§ REQUIRED WORK
Your task is to repeat only the lines from the one with "imported = [obj" through the one with "obj.data.transform(world)", exactly as they stand, both ends included.

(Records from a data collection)
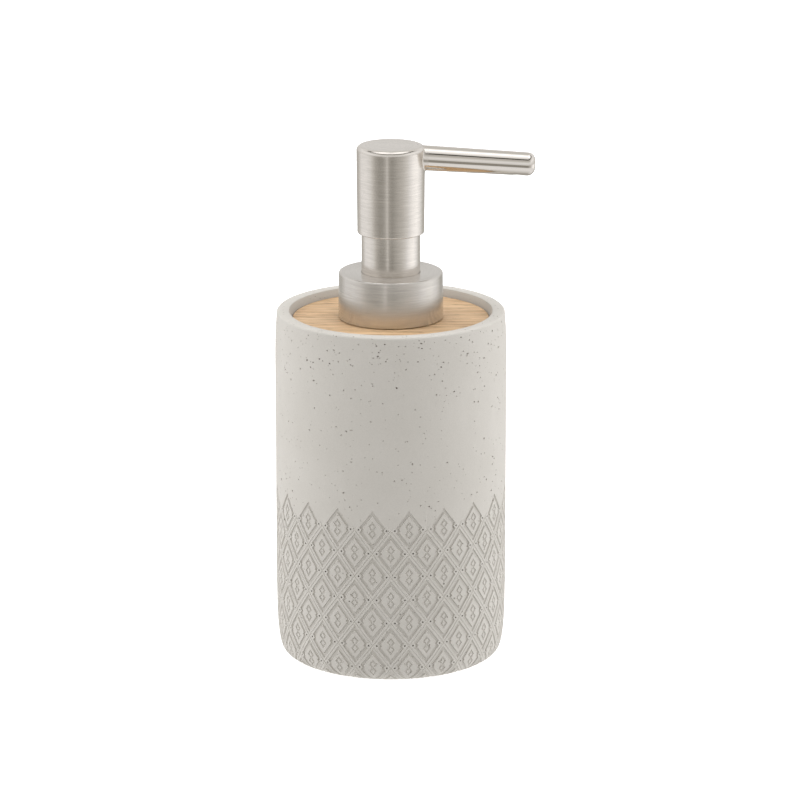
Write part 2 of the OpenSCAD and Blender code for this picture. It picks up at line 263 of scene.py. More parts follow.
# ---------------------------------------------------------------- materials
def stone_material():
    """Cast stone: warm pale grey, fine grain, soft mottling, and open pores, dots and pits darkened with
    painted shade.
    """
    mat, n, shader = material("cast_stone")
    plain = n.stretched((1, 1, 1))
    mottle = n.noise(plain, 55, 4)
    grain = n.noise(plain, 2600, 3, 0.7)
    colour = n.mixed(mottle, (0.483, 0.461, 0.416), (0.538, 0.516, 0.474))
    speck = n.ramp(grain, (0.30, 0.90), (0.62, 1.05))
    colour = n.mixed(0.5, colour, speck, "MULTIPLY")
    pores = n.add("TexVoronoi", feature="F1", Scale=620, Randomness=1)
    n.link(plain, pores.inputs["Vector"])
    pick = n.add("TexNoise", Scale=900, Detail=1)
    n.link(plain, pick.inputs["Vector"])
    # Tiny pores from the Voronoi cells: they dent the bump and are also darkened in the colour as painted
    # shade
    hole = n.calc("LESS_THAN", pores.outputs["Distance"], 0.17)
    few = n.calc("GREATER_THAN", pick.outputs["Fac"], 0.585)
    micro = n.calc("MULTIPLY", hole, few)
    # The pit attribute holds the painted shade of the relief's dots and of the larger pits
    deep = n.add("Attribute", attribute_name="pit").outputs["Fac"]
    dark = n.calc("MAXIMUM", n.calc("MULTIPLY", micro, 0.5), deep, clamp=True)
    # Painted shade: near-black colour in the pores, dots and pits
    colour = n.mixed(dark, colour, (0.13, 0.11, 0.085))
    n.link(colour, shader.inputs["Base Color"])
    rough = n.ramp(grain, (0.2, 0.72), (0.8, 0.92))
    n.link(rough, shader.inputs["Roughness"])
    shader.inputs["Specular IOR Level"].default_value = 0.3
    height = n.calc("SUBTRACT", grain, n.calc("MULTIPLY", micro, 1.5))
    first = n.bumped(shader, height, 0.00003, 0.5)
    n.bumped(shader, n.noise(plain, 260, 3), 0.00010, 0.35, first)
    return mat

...

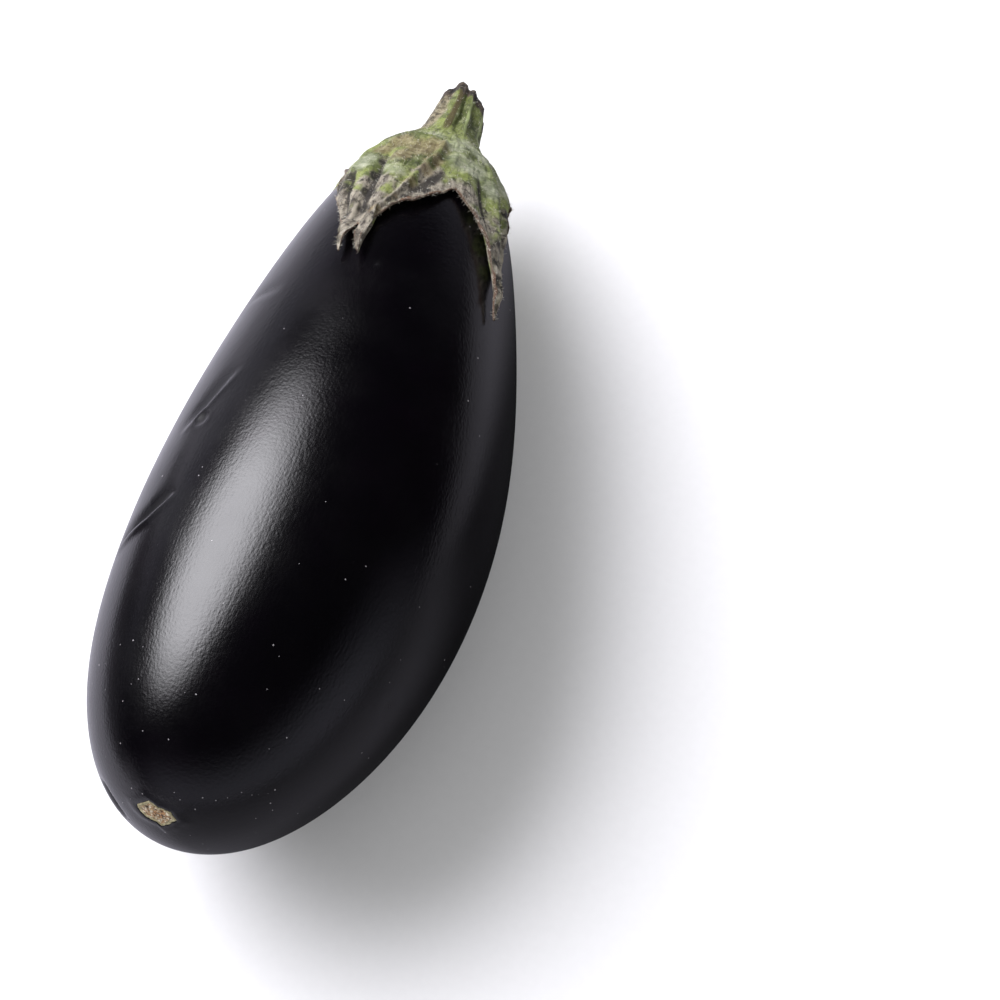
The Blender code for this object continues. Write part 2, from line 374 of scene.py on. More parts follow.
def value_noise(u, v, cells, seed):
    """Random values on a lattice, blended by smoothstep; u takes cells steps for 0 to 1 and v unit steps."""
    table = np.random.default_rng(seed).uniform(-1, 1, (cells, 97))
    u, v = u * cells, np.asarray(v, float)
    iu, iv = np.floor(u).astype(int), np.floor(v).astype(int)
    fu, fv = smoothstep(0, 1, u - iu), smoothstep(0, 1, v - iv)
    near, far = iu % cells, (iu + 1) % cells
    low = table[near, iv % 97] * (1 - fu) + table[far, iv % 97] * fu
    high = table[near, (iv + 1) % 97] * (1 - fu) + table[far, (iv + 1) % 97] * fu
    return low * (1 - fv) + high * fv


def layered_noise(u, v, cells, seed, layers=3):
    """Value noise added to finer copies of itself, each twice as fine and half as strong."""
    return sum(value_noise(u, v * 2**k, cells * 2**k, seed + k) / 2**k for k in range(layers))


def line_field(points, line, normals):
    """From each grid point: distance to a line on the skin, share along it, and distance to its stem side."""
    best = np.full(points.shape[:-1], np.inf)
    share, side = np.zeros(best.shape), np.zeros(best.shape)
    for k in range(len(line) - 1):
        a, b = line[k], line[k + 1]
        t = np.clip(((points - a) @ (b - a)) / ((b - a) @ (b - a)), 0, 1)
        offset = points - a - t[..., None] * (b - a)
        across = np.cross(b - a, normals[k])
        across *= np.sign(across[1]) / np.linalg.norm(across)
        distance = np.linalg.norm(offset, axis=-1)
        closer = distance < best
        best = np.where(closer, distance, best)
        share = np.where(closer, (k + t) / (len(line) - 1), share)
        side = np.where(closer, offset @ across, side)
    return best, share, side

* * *

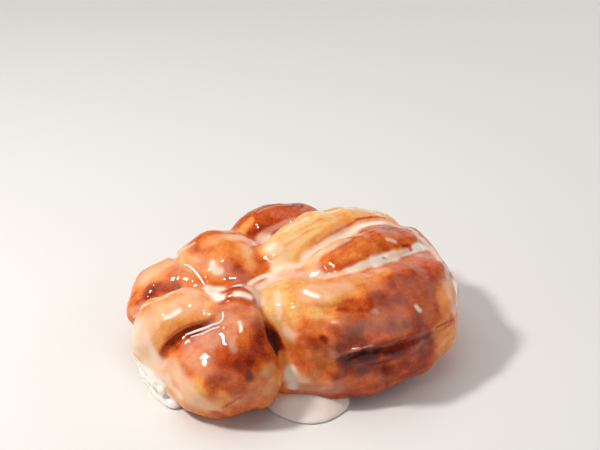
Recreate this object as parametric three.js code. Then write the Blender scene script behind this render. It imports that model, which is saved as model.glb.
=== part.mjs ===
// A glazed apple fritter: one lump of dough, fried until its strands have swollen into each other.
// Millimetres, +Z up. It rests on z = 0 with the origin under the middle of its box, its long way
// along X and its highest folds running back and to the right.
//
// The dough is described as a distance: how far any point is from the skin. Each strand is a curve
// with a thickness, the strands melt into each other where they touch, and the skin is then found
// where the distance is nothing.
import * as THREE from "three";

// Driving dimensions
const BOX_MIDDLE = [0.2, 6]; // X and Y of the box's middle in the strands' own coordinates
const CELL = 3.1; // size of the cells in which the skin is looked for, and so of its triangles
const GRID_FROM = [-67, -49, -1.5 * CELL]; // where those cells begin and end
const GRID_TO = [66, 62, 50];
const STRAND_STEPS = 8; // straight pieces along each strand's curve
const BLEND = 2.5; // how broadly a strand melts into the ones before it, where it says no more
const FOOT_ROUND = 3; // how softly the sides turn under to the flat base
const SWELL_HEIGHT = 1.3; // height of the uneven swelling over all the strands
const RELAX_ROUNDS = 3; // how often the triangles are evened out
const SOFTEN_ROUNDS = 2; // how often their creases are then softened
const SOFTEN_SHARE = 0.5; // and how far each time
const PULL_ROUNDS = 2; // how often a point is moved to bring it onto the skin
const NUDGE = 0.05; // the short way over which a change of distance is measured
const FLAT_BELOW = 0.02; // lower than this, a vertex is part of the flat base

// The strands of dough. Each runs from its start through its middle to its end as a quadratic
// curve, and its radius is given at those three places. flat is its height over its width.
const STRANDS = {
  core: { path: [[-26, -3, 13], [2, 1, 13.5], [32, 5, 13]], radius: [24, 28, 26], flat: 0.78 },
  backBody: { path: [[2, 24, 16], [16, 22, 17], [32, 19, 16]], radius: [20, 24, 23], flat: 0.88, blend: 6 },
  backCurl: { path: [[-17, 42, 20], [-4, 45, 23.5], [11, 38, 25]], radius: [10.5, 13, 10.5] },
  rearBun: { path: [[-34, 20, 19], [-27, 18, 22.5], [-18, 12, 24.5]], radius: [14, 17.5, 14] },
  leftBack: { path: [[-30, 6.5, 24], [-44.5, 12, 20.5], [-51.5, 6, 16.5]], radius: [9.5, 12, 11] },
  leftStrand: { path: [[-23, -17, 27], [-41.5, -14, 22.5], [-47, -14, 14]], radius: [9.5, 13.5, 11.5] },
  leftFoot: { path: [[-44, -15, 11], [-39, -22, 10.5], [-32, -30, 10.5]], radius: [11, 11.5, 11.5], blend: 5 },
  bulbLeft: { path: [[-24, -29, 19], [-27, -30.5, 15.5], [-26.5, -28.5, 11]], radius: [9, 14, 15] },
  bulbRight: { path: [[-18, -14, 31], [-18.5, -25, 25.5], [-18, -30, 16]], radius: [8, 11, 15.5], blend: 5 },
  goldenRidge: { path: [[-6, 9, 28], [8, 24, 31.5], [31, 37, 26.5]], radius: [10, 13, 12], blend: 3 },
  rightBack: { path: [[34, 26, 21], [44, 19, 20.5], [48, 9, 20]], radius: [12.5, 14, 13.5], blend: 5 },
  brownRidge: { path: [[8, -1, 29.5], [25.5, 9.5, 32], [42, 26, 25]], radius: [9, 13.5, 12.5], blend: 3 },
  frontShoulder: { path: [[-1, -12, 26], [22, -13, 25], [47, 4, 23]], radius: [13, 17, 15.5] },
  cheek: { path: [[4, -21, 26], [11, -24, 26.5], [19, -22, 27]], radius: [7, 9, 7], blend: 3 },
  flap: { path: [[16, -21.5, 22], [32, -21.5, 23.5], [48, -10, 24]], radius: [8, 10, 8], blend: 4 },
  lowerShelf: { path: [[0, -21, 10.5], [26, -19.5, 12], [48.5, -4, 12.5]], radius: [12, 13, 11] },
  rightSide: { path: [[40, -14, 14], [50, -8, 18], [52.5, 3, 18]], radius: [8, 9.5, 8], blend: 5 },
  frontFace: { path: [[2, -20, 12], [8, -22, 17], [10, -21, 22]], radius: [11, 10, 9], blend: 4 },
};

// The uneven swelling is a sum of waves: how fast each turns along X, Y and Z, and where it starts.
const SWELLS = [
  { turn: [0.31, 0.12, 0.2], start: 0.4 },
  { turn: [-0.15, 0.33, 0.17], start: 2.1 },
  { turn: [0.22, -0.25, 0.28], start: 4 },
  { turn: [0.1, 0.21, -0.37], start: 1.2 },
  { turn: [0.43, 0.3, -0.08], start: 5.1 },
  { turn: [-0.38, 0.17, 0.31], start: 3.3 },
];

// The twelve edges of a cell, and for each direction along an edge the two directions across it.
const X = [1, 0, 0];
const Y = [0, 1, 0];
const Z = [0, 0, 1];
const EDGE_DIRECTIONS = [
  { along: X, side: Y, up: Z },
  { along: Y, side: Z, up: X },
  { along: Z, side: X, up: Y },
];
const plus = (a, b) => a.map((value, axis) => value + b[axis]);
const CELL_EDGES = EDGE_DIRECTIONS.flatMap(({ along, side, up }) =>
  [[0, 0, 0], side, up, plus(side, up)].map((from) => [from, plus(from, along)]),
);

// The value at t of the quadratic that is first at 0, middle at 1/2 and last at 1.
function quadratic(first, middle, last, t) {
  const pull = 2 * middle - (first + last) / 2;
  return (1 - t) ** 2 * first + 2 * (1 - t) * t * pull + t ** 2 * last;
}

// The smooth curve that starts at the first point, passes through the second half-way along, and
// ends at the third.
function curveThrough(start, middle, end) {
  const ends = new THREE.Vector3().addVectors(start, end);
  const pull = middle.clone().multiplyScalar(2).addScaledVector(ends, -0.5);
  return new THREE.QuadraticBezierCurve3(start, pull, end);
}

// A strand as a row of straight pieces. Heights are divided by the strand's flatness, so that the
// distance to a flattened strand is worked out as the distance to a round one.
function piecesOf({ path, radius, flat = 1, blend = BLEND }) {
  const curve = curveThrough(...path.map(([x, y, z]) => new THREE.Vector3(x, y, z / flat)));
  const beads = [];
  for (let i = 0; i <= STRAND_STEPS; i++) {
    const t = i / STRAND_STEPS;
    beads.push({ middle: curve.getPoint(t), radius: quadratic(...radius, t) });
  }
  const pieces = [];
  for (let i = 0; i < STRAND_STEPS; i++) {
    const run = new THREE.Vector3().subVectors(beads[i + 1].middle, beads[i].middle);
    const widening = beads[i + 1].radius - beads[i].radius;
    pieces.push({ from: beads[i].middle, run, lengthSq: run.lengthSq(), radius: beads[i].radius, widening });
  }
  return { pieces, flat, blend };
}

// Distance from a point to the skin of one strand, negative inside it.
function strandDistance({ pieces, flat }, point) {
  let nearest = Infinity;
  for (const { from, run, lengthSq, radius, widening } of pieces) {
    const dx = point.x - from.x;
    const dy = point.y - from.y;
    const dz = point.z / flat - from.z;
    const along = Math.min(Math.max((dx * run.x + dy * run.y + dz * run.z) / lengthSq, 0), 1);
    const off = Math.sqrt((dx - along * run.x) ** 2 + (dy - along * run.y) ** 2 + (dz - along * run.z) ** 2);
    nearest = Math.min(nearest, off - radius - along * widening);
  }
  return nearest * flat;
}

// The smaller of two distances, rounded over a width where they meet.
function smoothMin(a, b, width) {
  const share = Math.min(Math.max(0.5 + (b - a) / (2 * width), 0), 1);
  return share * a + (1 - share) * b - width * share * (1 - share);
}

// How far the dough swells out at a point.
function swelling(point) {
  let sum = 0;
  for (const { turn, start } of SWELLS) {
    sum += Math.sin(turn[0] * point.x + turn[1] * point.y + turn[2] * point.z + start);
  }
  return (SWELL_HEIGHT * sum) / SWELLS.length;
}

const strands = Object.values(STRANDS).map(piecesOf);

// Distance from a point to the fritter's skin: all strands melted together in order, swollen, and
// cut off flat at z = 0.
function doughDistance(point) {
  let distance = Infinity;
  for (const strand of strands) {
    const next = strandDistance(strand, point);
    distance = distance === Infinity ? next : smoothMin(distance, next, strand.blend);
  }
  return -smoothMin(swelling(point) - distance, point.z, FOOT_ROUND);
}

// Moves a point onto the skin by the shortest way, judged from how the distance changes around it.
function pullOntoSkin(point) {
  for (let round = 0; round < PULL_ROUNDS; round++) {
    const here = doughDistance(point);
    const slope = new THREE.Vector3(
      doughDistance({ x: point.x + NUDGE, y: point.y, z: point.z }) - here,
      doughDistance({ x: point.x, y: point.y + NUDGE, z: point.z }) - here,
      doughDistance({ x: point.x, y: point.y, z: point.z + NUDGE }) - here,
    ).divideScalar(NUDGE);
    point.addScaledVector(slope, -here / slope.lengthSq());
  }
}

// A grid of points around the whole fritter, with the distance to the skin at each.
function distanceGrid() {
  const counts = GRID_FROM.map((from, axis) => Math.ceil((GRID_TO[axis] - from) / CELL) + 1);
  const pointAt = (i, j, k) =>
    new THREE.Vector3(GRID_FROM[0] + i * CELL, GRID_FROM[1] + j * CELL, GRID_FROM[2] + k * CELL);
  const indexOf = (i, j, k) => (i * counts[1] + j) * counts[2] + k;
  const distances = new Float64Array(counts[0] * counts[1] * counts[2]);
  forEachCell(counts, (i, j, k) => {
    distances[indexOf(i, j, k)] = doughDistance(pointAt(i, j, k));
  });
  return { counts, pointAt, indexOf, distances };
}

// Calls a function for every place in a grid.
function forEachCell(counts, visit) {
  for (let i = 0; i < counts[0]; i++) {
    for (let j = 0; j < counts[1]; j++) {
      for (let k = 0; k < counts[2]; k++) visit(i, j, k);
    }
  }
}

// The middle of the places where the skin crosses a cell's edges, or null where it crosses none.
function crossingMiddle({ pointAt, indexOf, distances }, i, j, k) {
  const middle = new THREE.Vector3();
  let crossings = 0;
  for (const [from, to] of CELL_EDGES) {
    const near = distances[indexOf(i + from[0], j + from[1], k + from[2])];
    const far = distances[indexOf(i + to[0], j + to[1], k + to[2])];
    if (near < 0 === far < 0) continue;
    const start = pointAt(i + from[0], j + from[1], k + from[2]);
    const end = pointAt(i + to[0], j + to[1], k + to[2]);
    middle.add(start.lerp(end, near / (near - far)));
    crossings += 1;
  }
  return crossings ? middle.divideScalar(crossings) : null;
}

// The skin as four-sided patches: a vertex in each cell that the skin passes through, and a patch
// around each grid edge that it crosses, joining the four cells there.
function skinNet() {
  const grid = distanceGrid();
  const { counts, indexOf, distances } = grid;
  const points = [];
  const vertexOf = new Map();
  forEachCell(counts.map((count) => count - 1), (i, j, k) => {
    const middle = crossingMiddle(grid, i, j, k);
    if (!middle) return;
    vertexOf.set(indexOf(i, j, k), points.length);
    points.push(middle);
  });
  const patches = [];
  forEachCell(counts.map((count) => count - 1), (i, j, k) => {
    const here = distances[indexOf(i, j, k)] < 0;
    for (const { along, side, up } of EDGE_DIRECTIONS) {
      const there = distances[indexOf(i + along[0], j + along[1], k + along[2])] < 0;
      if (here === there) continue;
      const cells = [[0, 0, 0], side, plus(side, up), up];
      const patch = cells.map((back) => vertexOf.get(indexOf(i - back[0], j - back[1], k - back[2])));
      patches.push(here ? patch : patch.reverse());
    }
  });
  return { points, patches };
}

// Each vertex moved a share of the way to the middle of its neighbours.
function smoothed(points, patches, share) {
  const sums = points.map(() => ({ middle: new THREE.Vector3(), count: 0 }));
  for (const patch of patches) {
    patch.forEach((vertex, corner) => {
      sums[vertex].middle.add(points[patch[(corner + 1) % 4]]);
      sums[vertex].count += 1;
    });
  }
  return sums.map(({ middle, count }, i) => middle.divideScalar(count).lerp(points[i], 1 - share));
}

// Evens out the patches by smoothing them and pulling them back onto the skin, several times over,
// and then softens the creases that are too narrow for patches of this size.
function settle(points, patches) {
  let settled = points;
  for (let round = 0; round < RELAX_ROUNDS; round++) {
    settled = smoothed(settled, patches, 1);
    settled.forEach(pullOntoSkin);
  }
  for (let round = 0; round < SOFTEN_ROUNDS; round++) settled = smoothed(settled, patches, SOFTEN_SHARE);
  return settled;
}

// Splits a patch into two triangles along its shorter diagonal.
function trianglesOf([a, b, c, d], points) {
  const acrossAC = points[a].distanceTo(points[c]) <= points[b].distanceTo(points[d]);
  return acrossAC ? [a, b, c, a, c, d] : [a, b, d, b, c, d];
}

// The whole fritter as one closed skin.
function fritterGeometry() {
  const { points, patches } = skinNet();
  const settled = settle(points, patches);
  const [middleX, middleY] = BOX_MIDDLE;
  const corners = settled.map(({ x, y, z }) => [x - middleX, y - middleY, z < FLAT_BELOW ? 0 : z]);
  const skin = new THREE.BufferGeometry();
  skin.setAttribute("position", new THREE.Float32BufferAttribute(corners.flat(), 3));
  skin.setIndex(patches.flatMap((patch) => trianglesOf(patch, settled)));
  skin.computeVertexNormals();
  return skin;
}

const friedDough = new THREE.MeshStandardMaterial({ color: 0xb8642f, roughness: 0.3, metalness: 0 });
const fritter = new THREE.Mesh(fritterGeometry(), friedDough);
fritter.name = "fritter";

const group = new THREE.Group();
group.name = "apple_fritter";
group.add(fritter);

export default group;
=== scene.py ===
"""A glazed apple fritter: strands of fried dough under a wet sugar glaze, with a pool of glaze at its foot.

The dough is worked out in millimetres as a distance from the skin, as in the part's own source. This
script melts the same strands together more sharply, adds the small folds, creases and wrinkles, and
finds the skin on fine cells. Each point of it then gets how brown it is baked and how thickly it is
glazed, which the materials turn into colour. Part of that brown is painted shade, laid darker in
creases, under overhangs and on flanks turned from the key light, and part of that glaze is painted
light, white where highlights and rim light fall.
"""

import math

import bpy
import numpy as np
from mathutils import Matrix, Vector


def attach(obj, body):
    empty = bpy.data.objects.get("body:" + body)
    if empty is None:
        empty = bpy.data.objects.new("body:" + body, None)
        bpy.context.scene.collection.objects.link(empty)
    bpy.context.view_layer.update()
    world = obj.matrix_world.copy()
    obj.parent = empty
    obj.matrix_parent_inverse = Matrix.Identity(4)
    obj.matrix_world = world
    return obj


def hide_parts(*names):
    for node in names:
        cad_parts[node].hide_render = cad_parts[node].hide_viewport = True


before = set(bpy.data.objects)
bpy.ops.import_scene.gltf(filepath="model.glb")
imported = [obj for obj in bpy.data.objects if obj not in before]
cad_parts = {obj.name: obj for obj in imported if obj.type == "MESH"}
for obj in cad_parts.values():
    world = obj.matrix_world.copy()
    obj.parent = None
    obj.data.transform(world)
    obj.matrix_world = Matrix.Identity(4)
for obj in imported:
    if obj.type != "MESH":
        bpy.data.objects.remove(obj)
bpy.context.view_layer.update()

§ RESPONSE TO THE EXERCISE
imported = [obj for obj in bpy.data.objects if obj not in before]
cad_parts = {obj.name: obj for obj in imported if obj.type == "MESH"}
for obj in cad_parts.values():
    world = obj.matrix_world.copy()
    obj.parent = None
    obj.data.transform(world)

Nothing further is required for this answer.